The Green Grid has published a useful paper titled “A Framework for Data Center Energy Productivity.” The paper discusses the pros and cons of using CPU utilization as a measure of computing work per watt consumed. For IT managers, the most important aspect of this discussion is to ascertain, based on knowledge of the server application workload, what is the most useful metric for a server, and then to implement a measurement and reporting mechanism.
For network and storage equipment, the measurement of work per watt consumed is clearly related to capacity and bandwidth processed over a given period of time.
There is a battle brewing among network equipment vendors that is based in part on the greenness of their products. It is important for IT managers to test network equipment in a production environment to get accurate numbers of performance per watt.
While some vendors provide information on network equipment at various load levels, these tests are almost always performed using test loads for relatively short durations.

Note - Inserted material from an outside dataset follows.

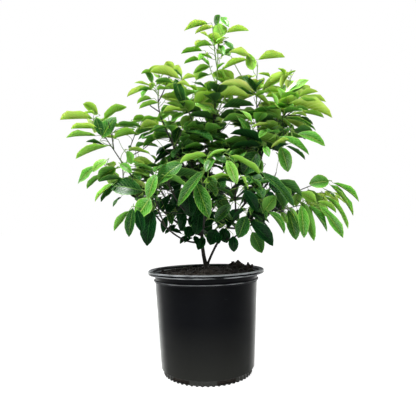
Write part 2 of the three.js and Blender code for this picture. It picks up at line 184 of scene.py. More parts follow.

For example, in my tests of Cisco Systems’ 4900M 10 Gigabit Ethernet data center switch, I gathered my performance statistics using steady workloads running in 5- or 10-minute durations. Measurements taken every few seconds over a day or, better yet, a week would yield much more accurate numbers for understanding long-term power use. (See eWEEK Labs’ review of the Cisco 4900M.)
Lights Out
The single most effective energy-saving strategy for user devices is to turn them off when they are not in use.
According to the EMA study referenced earlier, desktop systems are left on when not in use over evenings and weekends 43 percent of the time. The wasted energy of this practice costs about $150 per system per year.
Conversely, laptops are much less likely to be left on unnecessarily, and when they are on they typically consume less energy than a desktop. The study showed that 36 percent of enterprise workers have more than one system at their desk, the vast majority being desktop/laptop combinations. It would seem that another easy fix for IT managers would be to simply eliminate desktop systems for workers who have laptops by using docking stations and a second monitor.
Reduce, Reuse, Recycle
The familiar recycling triangle can help guide IT managers to greater cost savings and a greener profile. Not all corners of the triangle are equally important. By far, the most effective practice for greener IT is to reduce. Server virtualization shines here as the most important way to right-size capacity to business needs.
To preserve virtualization’s hardware and power-conserving properties, though, IT managers must take the next step and manage VMs. Ruthlessly pursue unused VMs in your environment and mandate stringent VM life-cycle management requirements. There are few motivators more effective than a monthly chargeback bill. An effective green IT strategy, therefore, must include a means to accurately measure resource usage and to ensure that users pay for all the computing power they consume.
Many power companies across the country provide rebates for companies that implement power-saving technologies, including power throttling on servers and scheduled shutdown for end-user systems.
In addition, there are patching and configuration management tools that implement wake-on-LAN and remote shutdown to enable machine patching off hours while still turning machines off when they are up-to-date. Working together, these management tools can help IT managers save their business cash while reducing the load of computing on the environment.